**AIM**
Your task is to print all of the data word for word.

**DATA SECTION**
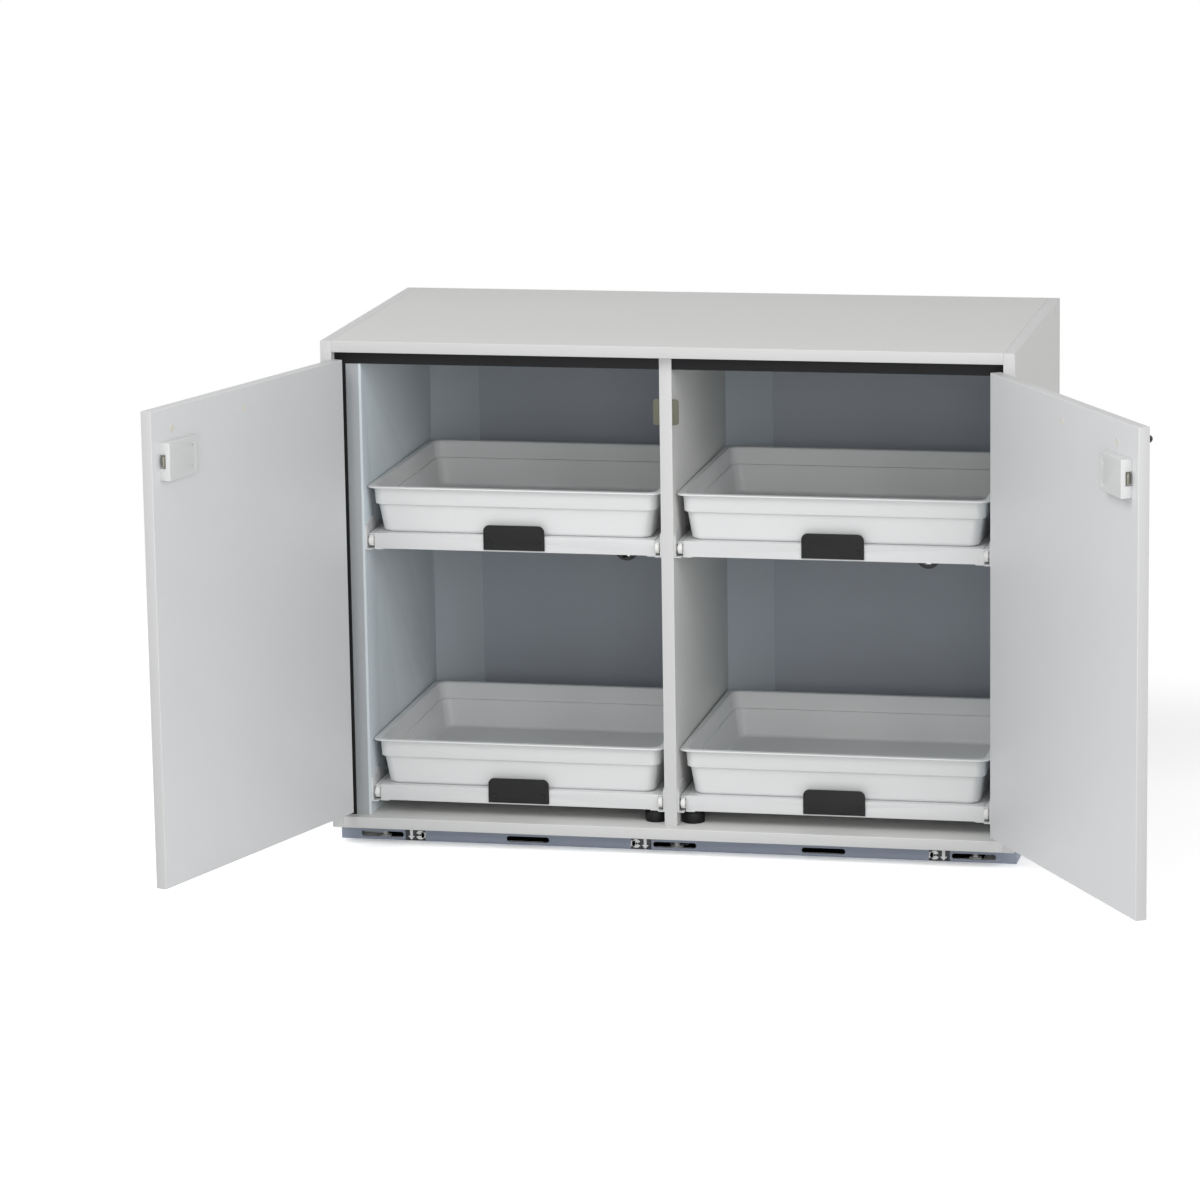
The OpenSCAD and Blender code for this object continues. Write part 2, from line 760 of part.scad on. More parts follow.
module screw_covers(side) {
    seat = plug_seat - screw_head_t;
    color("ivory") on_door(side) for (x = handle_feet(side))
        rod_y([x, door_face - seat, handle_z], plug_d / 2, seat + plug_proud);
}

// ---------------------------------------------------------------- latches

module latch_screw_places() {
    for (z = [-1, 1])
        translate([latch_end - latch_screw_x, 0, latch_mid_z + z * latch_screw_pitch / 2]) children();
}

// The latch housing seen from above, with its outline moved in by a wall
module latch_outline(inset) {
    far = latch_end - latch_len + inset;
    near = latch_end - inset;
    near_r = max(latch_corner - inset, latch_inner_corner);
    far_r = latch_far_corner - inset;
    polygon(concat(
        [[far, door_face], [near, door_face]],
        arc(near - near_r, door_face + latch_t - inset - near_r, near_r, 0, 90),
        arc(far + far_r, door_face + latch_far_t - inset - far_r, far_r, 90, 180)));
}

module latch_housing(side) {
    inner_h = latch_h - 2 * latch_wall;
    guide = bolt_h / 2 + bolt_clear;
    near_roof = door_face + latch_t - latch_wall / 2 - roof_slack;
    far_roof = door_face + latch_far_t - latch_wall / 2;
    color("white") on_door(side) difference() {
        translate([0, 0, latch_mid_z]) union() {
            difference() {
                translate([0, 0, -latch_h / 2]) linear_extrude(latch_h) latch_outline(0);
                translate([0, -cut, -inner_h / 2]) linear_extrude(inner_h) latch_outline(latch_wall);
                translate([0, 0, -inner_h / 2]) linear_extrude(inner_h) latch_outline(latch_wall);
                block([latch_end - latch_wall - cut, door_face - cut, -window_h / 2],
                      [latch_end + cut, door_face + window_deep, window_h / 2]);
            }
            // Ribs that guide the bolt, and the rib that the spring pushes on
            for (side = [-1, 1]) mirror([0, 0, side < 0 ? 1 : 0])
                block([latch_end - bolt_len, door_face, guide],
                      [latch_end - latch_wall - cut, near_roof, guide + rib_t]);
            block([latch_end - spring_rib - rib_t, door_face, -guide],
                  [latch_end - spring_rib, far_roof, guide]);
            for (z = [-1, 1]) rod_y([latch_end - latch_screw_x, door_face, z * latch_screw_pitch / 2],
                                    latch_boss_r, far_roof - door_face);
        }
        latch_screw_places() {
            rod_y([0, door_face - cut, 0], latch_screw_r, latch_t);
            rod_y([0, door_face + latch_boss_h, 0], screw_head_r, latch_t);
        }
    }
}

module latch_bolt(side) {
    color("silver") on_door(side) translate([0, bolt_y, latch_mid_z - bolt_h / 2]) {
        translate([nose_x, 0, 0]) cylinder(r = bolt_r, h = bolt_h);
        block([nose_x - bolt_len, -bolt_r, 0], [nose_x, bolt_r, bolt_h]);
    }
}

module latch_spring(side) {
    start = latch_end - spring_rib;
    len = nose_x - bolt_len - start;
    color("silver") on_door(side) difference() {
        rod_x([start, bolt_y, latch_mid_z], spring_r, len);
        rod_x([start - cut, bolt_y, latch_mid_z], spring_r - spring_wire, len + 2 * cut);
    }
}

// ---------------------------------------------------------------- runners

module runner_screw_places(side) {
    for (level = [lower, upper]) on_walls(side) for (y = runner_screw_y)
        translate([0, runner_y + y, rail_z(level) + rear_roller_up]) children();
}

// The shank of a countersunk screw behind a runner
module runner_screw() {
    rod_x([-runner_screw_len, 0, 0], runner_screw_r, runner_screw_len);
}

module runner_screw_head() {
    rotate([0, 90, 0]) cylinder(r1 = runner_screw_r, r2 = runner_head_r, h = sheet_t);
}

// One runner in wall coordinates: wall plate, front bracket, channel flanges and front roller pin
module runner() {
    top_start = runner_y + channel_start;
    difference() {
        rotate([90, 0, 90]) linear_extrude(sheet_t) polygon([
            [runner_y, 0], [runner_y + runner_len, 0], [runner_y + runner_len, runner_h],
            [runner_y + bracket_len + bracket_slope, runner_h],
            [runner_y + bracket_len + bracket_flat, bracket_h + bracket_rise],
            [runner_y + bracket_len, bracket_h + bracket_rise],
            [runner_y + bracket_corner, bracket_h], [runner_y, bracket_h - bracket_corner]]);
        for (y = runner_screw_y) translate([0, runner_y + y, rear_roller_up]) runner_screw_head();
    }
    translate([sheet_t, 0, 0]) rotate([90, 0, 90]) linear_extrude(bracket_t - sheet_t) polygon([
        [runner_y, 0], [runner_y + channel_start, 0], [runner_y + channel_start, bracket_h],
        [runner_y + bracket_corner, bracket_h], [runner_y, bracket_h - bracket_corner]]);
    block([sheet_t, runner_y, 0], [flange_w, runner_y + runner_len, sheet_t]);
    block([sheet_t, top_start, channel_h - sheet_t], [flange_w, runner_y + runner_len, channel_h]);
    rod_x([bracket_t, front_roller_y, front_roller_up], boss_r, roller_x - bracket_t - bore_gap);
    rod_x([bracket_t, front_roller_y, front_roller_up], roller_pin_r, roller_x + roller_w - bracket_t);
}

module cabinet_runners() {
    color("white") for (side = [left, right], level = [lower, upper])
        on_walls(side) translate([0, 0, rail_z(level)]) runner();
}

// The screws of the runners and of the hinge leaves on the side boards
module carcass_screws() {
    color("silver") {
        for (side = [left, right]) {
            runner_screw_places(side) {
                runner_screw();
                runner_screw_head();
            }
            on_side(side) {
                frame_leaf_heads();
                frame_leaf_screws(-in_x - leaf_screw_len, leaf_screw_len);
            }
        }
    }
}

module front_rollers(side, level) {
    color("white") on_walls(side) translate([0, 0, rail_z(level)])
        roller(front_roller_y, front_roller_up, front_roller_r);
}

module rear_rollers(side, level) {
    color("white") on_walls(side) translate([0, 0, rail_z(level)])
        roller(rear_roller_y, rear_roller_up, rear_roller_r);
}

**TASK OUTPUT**
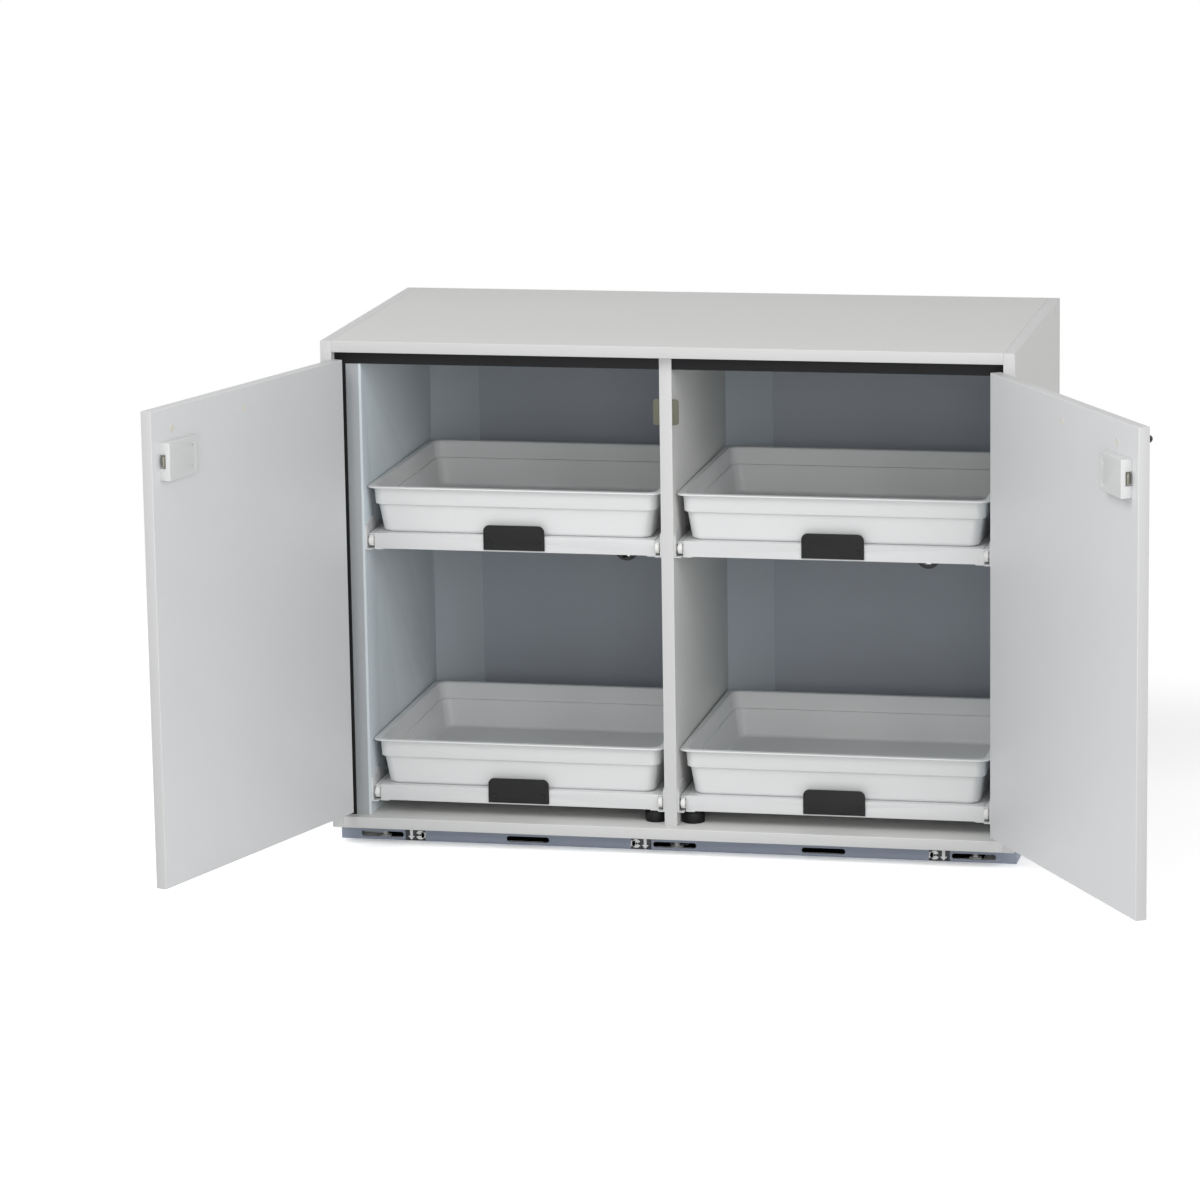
The OpenSCAD and Blender code for this object continues. Write part 2, from line 760 of part.scad on. More parts follow.
module screw_covers(side) {
    seat = plug_seat - screw_head_t;
    color("ivory") on_door(side) for (x = handle_feet(side))
        rod_y([x, door_face - seat, handle_z], plug_d / 2, seat + plug_proud);
}

// ---------------------------------------------------------------- latches

module latch_screw_places() {
    for (z = [-1, 1])
        translate([latch_end - latch_screw_x, 0, latch_mid_z + z * latch_screw_pitch / 2]) children();
}

// The latch housing seen from above, with its outline moved in by a wall
module latch_outline(inset) {
    far = latch_end - latch_len + inset;
    near = latch_end - inset;
    near_r = max(latch_corner - inset, latch_inner_corner);
    far_r = latch_far_corner - inset;
    polygon(concat(
        [[far, door_face], [near, door_face]],
        arc(near - near_r, door_face + latch_t - inset - near_r, near_r, 0, 90),
        arc(far + far_r, door_face + latch_far_t - inset - far_r, far_r, 90, 180)));
}

module latch_housing(side) {
    inner_h = latch_h - 2 * latch_wall;
    guide = bolt_h / 2 + bolt_clear;
    near_roof = door_face + latch_t - latch_wall / 2 - roof_slack;
    far_roof = door_face + latch_far_t - latch_wall / 2;
    color("white") on_door(side) difference() {
        translate([0, 0, latch_mid_z]) union() {
            difference() {
                translate([0, 0, -latch_h / 2]) linear_extrude(latch_h) latch_outline(0);
                translate([0, -cut, -inner_h / 2]) linear_extrude(inner_h) latch_outline(latch_wall);
                translate([0, 0, -inner_h / 2]) linear_extrude(inner_h) latch_outline(latch_wall);
                block([latch_end - latch_wall - cut, door_face - cut, -window_h / 2],
                      [latch_end + cut, door_face + window_deep, window_h / 2]);
            }
            // Ribs that guide the bolt, and the rib that the spring pushes on
            for (side = [-1, 1]) mirror([0, 0, side < 0 ? 1 : 0])
                block([latch_end - bolt_len, door_face, guide],
                      [latch_end - latch_wall - cut, near_roof, guide + rib_t]);
            block([latch_end - spring_rib - rib_t, door_face, -guide],
                  [latch_end - spring_rib, far_roof, guide]);
            for (z = [-1, 1]) rod_y([latch_end - latch_screw_x, door_face, z * latch_screw_pitch / 2],
                                    latch_boss_r, far_roof - door_face);
        }
        latch_screw_places() {
            rod_y([0, door_face - cut, 0], latch_screw_r, latch_t);
            rod_y([0, door_face + latch_boss_h, 0], screw_head_r, latch_t);
        }
    }
}

module latch_bolt(side) {
    color("silver") on_door(side) translate([0, bolt_y, latch_mid_z - bolt_h / 2]) {
        translate([nose_x, 0, 0]) cylinder(r = bolt_r, h = bolt_h);
        block([nose_x - bolt_len, -bolt_r, 0], [nose_x, bolt_r, bolt_h]);
    }
}

module latch_spring(side) {
    start = latch_end - spring_rib;
    len = nose_x - bolt_len - start;
    color("silver") on_door(side) difference() {
        rod_x([start, bolt_y, latch_mid_z], spring_r, len);
        rod_x([start - cut, bolt_y, latch_mid_z], spring_r - spring_wire, len + 2 * cut);
    }
}

// ---------------------------------------------------------------- runners

module runner_screw_places(side) {
    for (level = [lower, upper]) on_walls(side) for (y = runner_screw_y)
        translate([0, runner_y + y, rail_z(level) + rear_roller_up]) children();
}

// The shank of a countersunk screw behind a runner
module runner_screw() {
    rod_x([-runner_screw_len, 0, 0], runner_screw_r, runner_screw_len);
}

module runner_screw_head() {
    rotate([0, 90, 0]) cylinder(r1 = runner_screw_r, r2 = runner_head_r, h = sheet_t);
}

// One runner in wall coordinates: wall plate, front bracket, channel flanges and front roller pin
module runner() {
    top_start = runner_y + channel_start;
    difference() {
        rotate([90, 0, 90]) linear_extrude(sheet_t) polygon([
            [runner_y, 0], [runner_y + runner_len, 0], [runner_y + runner_len, runner_h],
            [runner_y + bracket_len + bracket_slope, runner_h],
            [runner_y + bracket_len + bracket_flat, bracket_h + bracket_rise],
            [runner_y + bracket_len, bracket_h + bracket_rise],
            [runner_y + bracket_corner, bracket_h], [runner_y, bracket_h - bracket_corner]]);
        for (y = runner_screw_y) translate([0, runner_y + y, rear_roller_up]) runner_screw_head();
    }
    translate([sheet_t, 0, 0]) rotate([90, 0, 90]) linear_extrude(bracket_t - sheet_t) polygon([
        [runner_y, 0], [runner_y + channel_start, 0], [runner_y + channel_start, bracket_h],
        [runner_y + bracket_corner, bracket_h], [runner_y, bracket_h - bracket_corner]]);
    block([sheet_t, runner_y, 0], [flange_w, runner_y + runner_len, sheet_t]);
    block([sheet_t, top_start, channel_h - sheet_t], [flange_w, runner_y + runner_len, channel_h]);
    rod_x([bracket_t, front_roller_y, front_roller_up], boss_r, roller_x - bracket_t - bore_gap);
    rod_x([bracket_t, front_roller_y, front_roller_up], roller_pin_r, roller_x + roller_w - bracket_t);
}

module cabinet_runners() {
    color("white") for (side = [left, right], level = [lower, upper])
        on_walls(side) translate([0, 0, rail_z(level)]) runner();
}

// The screws of the runners and of the hinge leaves on the side boards
module carcass_screws() {
    color("silver") {
        for (side = [left, right]) {
            runner_screw_places(side) {
                runner_screw();
                runner_screw_head();
            }
            on_side(side) {
                frame_leaf_heads();
                frame_leaf_screws(-in_x - leaf_screw_len, leaf_screw_len);
            }
        }
    }
}

module front_rollers(side, level) {
    color("white") on_walls(side) translate([0, 0, rail_z(level)])
        roller(front_roller_y, front_roller_up, front_roller_r);
}

module rear_rollers(side, level) {
    color("white") on_walls(side) translate([0, 0, rail_z(level)])
        roller(rear_roller_y, rear_roller_up, rear_roller_r);
}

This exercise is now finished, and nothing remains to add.